Last Thursday, this guy who worked at the village tennis court was found dead near San Juanico park. Shot and stabbed to death. My dad and sister knew him, since they're regulars at the tennis court (which explains why they're dark and I'm not), and I must have seen or talked to him too a few times although I don't really remember what he looks like. I don't like the thought that somebody was killed inside the village I've lived in all my life...a place I've always thought to be so safe and peaceful. The crime's still a mystery to everyone, even to the guy's closest pals at the tennis court. I don't know if somebody had a grudge on him or someone just felt like killing someone. I can't help but feel sick to my stomach. I actually feel like throwing up. Argh.

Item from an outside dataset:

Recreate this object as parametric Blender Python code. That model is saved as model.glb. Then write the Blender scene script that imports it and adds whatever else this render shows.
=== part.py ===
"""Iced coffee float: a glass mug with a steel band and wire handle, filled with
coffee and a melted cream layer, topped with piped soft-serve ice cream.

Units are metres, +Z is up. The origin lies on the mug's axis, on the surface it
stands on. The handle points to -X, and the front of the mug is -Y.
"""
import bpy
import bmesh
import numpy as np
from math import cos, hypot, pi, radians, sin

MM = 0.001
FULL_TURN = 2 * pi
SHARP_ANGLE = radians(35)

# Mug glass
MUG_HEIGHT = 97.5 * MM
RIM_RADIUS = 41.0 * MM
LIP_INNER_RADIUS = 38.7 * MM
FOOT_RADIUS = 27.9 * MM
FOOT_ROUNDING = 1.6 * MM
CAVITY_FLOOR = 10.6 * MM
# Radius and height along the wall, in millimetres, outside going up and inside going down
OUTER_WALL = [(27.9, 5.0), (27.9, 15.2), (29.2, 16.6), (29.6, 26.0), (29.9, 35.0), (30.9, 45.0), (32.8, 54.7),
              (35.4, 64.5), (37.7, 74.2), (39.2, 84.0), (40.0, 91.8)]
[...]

My mom's probably getting a little paranoid too. Around 3 in the morning, she heard heavy footsteps on the roof beside her bedroom window. It could have easily been a cat (there are so many stray cats around here), but she said that the footsteps seemed to sink into the metal roof, so she knew it was a person. I still wish it was just a big fat pregnant cat. I'm getting goosebumps just thinking about who that could have been out there. Anyway, my parents called the police just to check things out. I guess we won't be leaving our doors unlocked anymore. I'm so scared. Waah.

Oh yeah. I just watched some re-runs of America's Next Top Model. It really makes a person wanna be anorexic.